Start Task material
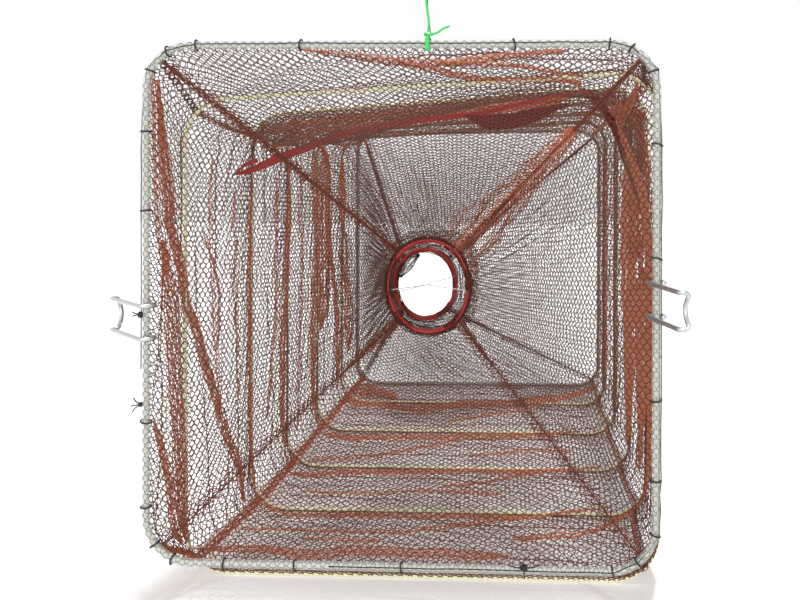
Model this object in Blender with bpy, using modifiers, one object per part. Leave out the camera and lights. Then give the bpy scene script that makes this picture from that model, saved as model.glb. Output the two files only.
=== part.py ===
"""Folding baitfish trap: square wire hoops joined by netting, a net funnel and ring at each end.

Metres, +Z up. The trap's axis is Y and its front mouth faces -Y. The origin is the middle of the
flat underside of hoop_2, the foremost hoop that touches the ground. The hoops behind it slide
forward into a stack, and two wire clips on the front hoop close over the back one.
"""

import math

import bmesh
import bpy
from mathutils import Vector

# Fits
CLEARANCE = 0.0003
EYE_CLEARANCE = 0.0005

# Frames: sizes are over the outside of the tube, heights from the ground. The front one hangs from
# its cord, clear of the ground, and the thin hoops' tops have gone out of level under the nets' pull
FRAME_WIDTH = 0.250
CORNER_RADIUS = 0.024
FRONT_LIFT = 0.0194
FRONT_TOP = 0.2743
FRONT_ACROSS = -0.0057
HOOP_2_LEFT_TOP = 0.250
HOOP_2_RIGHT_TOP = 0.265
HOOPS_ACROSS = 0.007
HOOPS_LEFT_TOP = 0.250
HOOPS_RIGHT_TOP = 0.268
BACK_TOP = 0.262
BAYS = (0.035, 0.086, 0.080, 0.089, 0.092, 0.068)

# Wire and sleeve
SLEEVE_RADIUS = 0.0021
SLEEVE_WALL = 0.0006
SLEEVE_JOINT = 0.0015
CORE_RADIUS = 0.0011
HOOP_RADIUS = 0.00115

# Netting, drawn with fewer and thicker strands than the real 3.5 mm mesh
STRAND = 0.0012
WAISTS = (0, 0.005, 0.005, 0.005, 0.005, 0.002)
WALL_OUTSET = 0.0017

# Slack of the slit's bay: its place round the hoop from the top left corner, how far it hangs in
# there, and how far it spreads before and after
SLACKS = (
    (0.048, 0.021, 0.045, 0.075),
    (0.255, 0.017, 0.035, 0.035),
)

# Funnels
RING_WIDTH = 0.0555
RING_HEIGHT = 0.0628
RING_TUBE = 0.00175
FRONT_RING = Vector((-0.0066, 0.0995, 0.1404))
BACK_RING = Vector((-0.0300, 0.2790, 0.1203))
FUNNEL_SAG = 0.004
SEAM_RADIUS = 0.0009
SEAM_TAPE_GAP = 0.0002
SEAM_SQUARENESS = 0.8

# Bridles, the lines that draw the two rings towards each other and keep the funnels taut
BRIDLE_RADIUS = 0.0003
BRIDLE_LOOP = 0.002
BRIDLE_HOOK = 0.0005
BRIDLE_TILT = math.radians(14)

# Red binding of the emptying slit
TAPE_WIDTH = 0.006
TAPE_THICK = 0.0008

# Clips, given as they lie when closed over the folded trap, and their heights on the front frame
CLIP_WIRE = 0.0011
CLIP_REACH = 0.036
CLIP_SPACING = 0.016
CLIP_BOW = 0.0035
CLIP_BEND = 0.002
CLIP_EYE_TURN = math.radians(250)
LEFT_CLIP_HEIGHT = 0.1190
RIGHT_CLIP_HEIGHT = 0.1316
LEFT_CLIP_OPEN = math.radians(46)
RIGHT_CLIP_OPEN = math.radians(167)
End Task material
Start Task material
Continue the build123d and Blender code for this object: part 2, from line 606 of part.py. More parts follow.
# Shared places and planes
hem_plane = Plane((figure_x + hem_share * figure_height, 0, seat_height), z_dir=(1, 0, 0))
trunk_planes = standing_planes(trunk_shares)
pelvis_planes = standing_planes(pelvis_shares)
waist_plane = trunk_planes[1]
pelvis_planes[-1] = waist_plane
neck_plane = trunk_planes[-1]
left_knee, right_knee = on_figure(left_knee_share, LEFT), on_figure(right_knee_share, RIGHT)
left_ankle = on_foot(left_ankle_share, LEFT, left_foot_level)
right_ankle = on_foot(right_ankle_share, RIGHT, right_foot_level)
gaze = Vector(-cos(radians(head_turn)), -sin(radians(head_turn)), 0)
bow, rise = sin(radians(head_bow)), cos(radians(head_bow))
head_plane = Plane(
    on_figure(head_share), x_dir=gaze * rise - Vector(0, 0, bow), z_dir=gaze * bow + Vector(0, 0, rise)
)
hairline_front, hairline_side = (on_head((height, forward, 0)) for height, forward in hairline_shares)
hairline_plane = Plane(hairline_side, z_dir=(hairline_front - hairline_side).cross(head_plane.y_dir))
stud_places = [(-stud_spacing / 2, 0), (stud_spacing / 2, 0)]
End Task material
> _Work to do_:
Transcribe, exactly and without additions, the lines of the records above, beginning with the line that contains "Model this object" and ending with the line that contains "at each end.", both included.

> _Finished task_:
Model this object in Blender with bpy, using modifiers, one object per part. Leave out the camera and lights. Then give the bpy scene script that makes this picture from that model, saved as model.glb. Output the two files only.
=== part.py ===
"""Folding baitfish trap: square wire hoops joined by netting, a net funnel and ring at each end.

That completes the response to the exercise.